Coming up on Claysville, I crossed under I-70 where the harsh contrast between the preceding miles and modernity slaps me like a wet leather glove. Along with the ugliness and sterility of super-slab services, the actuality of riding in the rain began to rear its ugly head. It had been a game run for the end zone, but when Katrina's outer bands got hold of my ankle, I knew it wouldn't be long before the rest of the team caught up and piled on. After quickly ingesting something burger-ish way too close to the big road, I continued my journey through a foggy mist slowly earning its drizzle stripes. Then on Route 18 in Atlasburg, the rain gear finally came out.
The rate of rainfall gradually increased as I made my way through Frankfort Springs and Hooksville, but once I'd crossed the Ohio River in Shippingport, tropical depression Katrina had swept in, with the rain coming down so hard I could barely see my side of the windshield. The view of the road beyond was reduced to a winding, murky haze intermittently sliced with muddy runnels of rainwater overflowing the drainage ditches. More often felt than seen, these "today-only" creeks spawned wakes spraying from the nearly swamped front tire. Waiting this one out could take hours, so I cautiously pushed on, knowing there was a warm, dry room waiting just outside New Castle.
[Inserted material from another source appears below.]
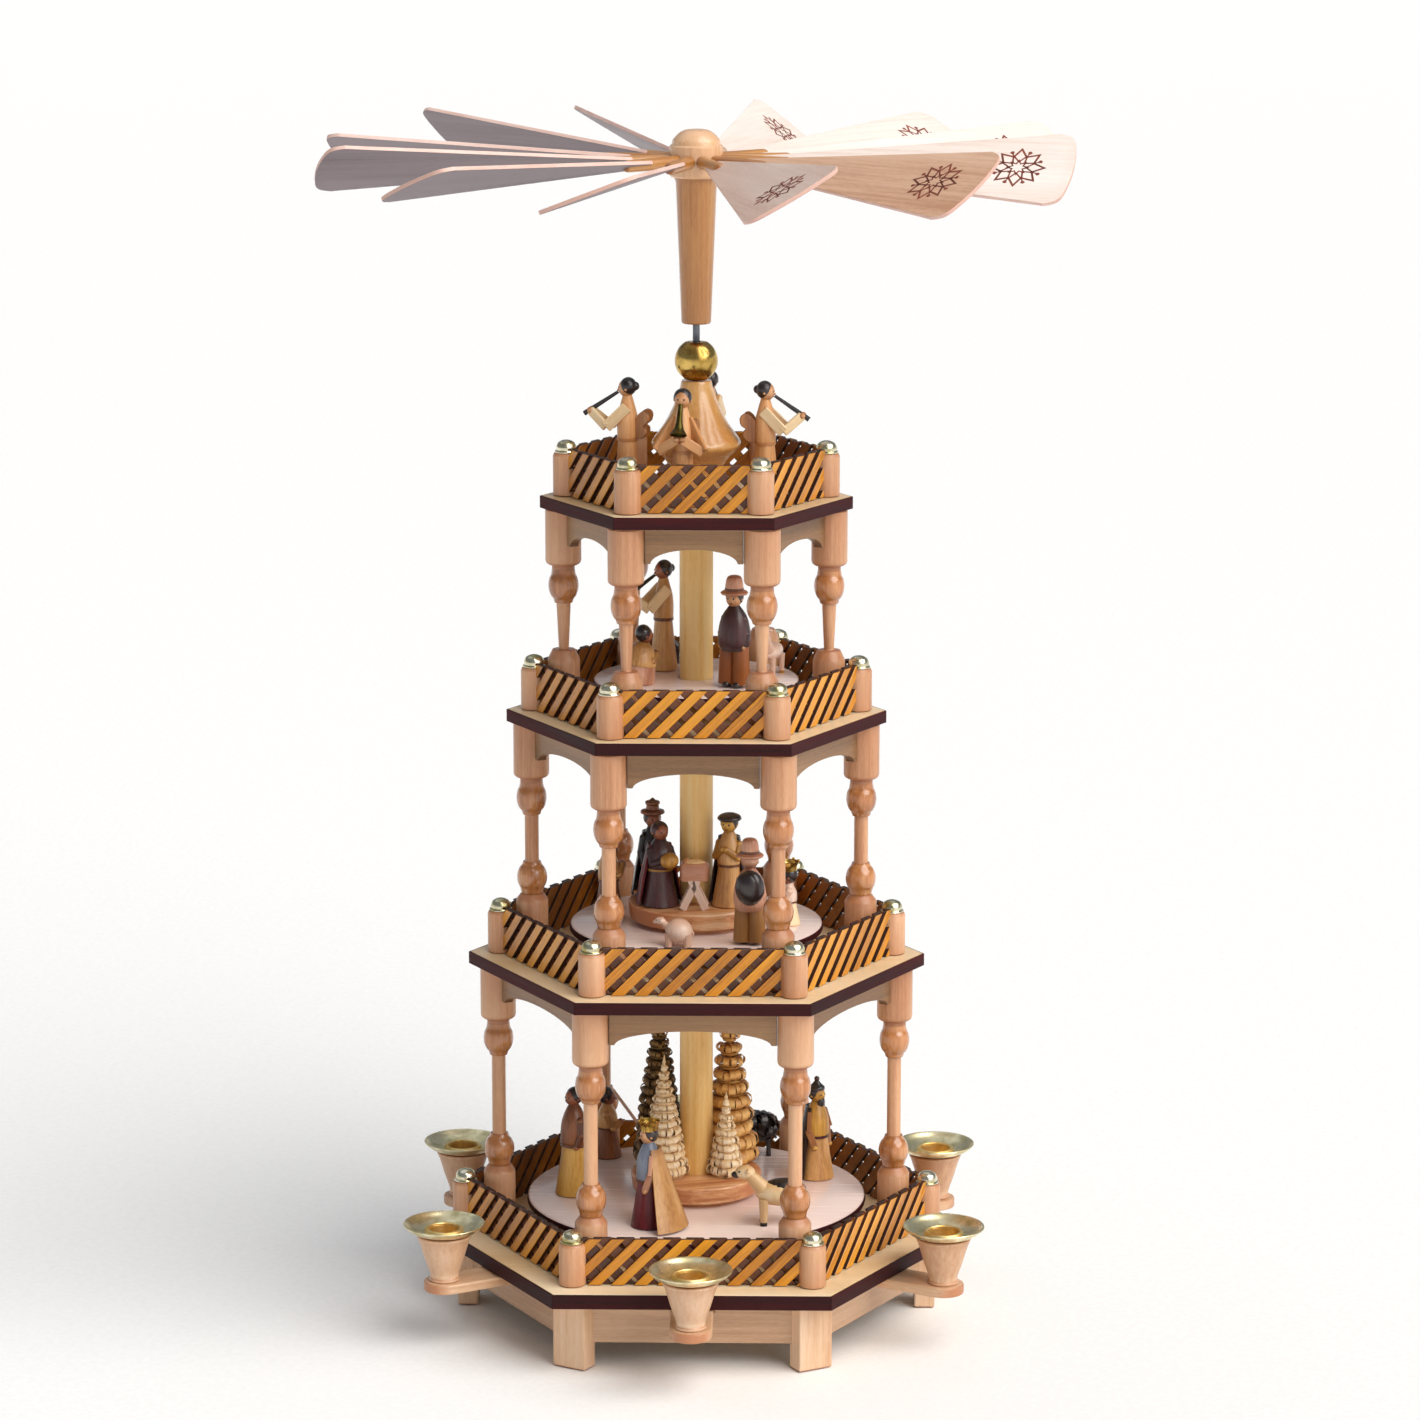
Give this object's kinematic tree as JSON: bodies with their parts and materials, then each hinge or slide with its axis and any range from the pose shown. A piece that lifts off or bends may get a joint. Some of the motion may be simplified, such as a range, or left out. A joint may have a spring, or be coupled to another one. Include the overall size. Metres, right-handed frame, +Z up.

After what felt like a week under a fire hose, I could see a blur of buildings materializing on the soaked horizon. I made it. Stopping to procure a much-deserved bottle of R-rated grape juice, I asked the cashier if he knew the whereabouts of the Jacqueline House Bed and Breakfast. He didn't, but the guy in line behind me stopped cracking on my drenched condition long enough to tell me he knew. His thoroughgoing ribbing about my riding in the worst weather suddenly took a backseat, and he practically demanded that I follow him to my destination, worried, he said, that I might take a wrong turn in a construction zone up the street. The guy wouldn't take no for an answer and even claimed he was going right by the place on his way to a friend's house. I sensed he was fibbing about that, but I was happy someone was looking out for me. That's how it is with the folks I met in western Pennsylvania. They'll gladly pipe up with sarcastic jabs, but underneath those gruff exteriors they're all about helping out.
It's a good thing that Ida and John Felix, the proprietors of the Jacqueline House Bed and Breakfast, have a good sense of humor. As they're welcoming me, my rain gear simulated the gale on their foyer floor. Brain-soaked too, I apologized for not peeling off on the porch before entering. I was extremely tired and just thankful I had made it there in one piece; but later, dry and comfortably situated on the front porch, I thought, as awful as riding in a driving rain is, it's remarkable how quickly all that harrowing stuff melts away when there's a nice glass of wine in your hand.